Khalifeh was in Dubai in October to receive the female entrepreneur of the year award at the Global Women in Leadership Economic Forum. She says the award came as a surprise even though since launching her company in 2012, she has received a slew of prestigious awards including, first place in the UN’s Women Business Global awards in Geneva in 2014, the Laureate Global Award in Brazil in 2013, acknowledging SheFighter as “one of the best social business ideas in the MENA region.” She was also part of the One Young World Summit 2015, giving a speech about the story of how she founded SheFighter. After picking up the award in Dubai, she was en route to Prague to deliver a TEDx Talk.

Lina Khalifeh
But perhaps the greatest testament to Khalifeh’s efforts was when the President of the United States, Barack Obama gave her a shout out in the briefing room of the White House during a global youth entrepreneur summit: “So far, Lina has helped about 10,000 women learn how to protect themselves; thank you Lina, we want to be your partner in helping women to live with dignity and safety.”

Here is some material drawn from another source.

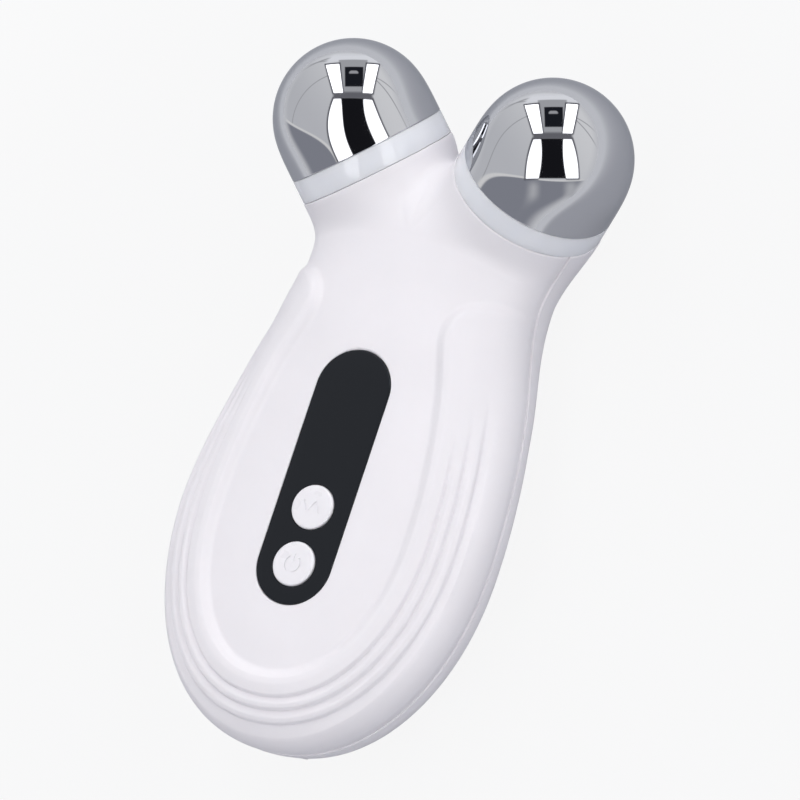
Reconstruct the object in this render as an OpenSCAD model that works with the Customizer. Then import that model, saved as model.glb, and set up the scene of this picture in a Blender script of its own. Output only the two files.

Although Khalifeh earned her degree in French Literature in 2007 from the University of Jordan, she went on to get certified as a personal trainer in martial arts. She’s keen to point out that SheFighter is a serious martial arts training centre, women must pass a certain level before they can move up the ranks and it costs roughly $90 per month to train four times a week. But Khalifeh says it much more than training a few nights a week. “There is a community feel, we celebrate events together and we party together.”
In 2012, UN-Women said that 32.3 per cent of Jordan’s women reported violence by an intimate partner and/or non-partner, and the country has a high incidence of ‘honour killings’. Despite Khalifeh’s efforts over the past four years, she says there are still a lot of vulnerable women, especially teenagers in Jordan and this is why she says she believes that Middle Eastern leaders must step up and start supporting movements like hers.
“The governments in the region don’t touch violence against women, they focus on speaking out about subjects like education for example. I feel if they support me, it would become a bigger movement because lots of people support our King and the leaders in the Arab world. But I won’t wait for them to show me recognition,” says Khalifeh.
She says that there is a marked increase in the numbers of parents signing their daughters up for self-defence classes in Jordan. “I can see that parents are now more aware that they need to teach their daughters self-defense and I’m getting more requests from schools and universities to come in and do workshops and help them to adopt SheFighter into their curriculum.”
While the private school sector has been relatively “easy to access”, she notes that the public sector is still sceptical of her training methods. “We have done training in a couple of schools for females but we had to stop because the minister of education told us that we were promoting violence for women and we are teaching women how to be violent,” she says, but she intends to “get to it later” once she has the proper paperwork in place.
Khalifeh’s fight will continued last month in the Canadian University in Dubai and later in the American University in Dubai where she held workshops for students in the hope of raising awareness and growing her movement to protect women.